# Are Higher Paying Blocks Harder or Just Darker?



## Jay Gothard (Jul 15, 2017)

My wife and I did an $85 block and it was in downtown during rush hour. 

We had to be VERY creative in finding places to park, had many heavy packages, encountered many closed businesses, locked buildings with no codes, old buildings with rickety elevators from the 1920's, long walks, etc. 

We worked at least 3x harder then we had on any $72 block for a lousy extra 15 bucks.

Was this just "luck of the draw" or does Amazon tend to save the awful blocks for after dark?


----------



## nighthawk398 (Jul 21, 2015)

More than likely it was the luck of the draw


----------



## oicu812 (Aug 29, 2016)

The new math!


----------



## surlywynch (Jun 22, 2017)

The only higher paying block I've received was a 8:30-10pm block that popped up when I pulled into my driveway after working another PT gig about 8:20pm last Sunday night. I didn't notice the higher pay when I accepted the block, just started the car back up and drove to the WH. (I live close by) I got there and there was a cluster of drivers trying to find their carts, they were mostly mislabeled. All the packages were labeled for 8-10pm delivery window.

My guess is the WH was late prepping carts, and some drivers never checked in, and I got the last minute offer with higher payout (it was $36 for 1.5 hr block PN) to entice me to get there last minute, to delivery packages that were already 1/2 behind schedule.


----------



## Cynergie (Apr 10, 2017)

Jay Gothard said:


> My wife and I did an $85 block and it was in downtown during rush hour.
> 
> We had to be VERY creative in finding places to park, had many heavy packages, encountered many closed businesses, locked buildings with no codes, old buildings with rickety elevators from the 1920's, long walks, etc.
> 
> ...


 I suspect the latter, but this could also be due to supply and demand logistics in your area.

It seems a consistent pattern that any business/residential pkgs Amazon IC drivers can't deliver in the day, roll over to flex drivers by early afternoon. Or at least that was what I saw when I worked as an IC driver at one of the WHs in Bay Area. Most of the residential pkgs were apt complex NSL/UTAs the ICs and day shift AM flex drivers failed to deliver.

This is why you should avoid doing late afternoon/early evening shifts if possible like vet drivers do. I saw a 4hr 4p-8p block go from $80 to $106 over some 40 mins while fishing several weeks ago. Lol.

Besides, Amazon KNOWS 99% commercial business close after 5pm. Unless they're in the food/entertainment industry where ppl go to burn their business day disposable incomes....

So they use you to make up their service deficit in that area. Now assuming you presorted your packages before leaving the WH: you would've realized you had deliveries which --based on the traffic patterns in your area--would likely end up being BC packages. In which case, you attempted to deliver these packages FIRST on your route, regardless of their delivery order in your itenary, right? Right?
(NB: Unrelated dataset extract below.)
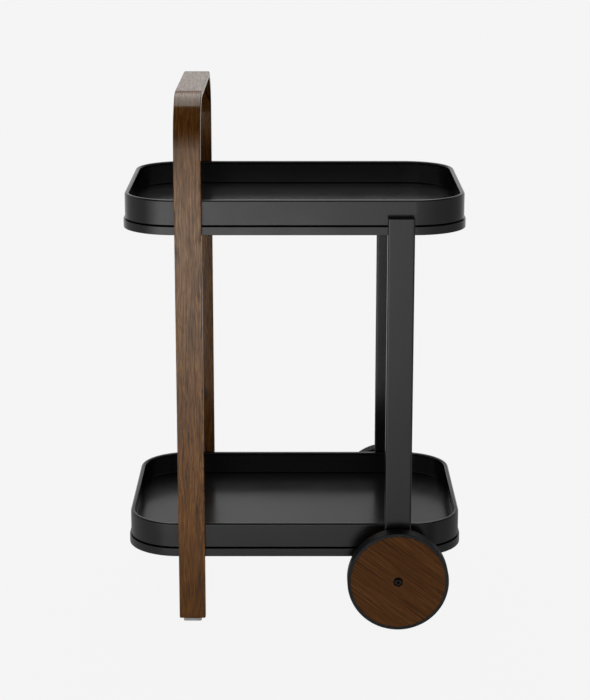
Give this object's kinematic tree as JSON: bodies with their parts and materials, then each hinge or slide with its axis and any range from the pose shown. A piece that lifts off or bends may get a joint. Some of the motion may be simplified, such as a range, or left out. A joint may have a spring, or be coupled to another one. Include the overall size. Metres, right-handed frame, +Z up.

Hate to break it to you, but that $15 "extra" bucks is a mirage. It went to gas and your 1099 taxes....


----------



## SmartAlex (Nov 20, 2017)

Cynergie said:


> I suspect the latter, but this could also be due to supply and demand logistics in your area.
> 
> It seems a consistent pattern that any business/residential pkgs Amazon IC drivers can't deliver in the day, roll over to flex drivers by early afternoon. Or at least that was what I saw when I worked as an IC driver at one of the WHs in Bay Area. Most of the residential pkgs were apt complex NSL/UTAs the ICs and day shift AM flex drivers failed to deliver.
> 
> ...


*Yep, learned this the hard way.*


----------



## Cody6666 (Apr 18, 2017)

I am getting really sick of the night shifts as well. It seems lately all the blocks I am getting during the week are downtown during rush hour. It ends up taking over a hour just to get to my first stop. Last week I got a downtown block with over 30 different apartment buildings. I told the workers there that it was bullshit and there was no way I was going to finish half of these. I ended up returning about half the packages that shift. The worst thing about these shifts is there is no where legally to park downtown. So I have to park illegally almost always. Do you think Amazon is going to pay out parking tickets for delivering the packages? I dont think so.


----------



## SoggyF (Jun 24, 2017)

Jay Gothard said:


> My wife and I did an $85 block and it was in downtown during rush hour.
> 
> We had to be VERY creative in finding places to park, had many heavy packages, encountered many closed businesses, locked buildings with no codes, old buildings with rickety elevators from the 1920's, long walks, etc.
> 
> ...


Luck of the draw cause I had an increased 4hr block that paid $88 with 20 packages. Sure it was to rural area with spotty cell reception but I still managed to finish a little under an hour. Hope your next one is pie.


----------



## Brandon Wilson (Aug 13, 2017)

Luck of the draw.


----------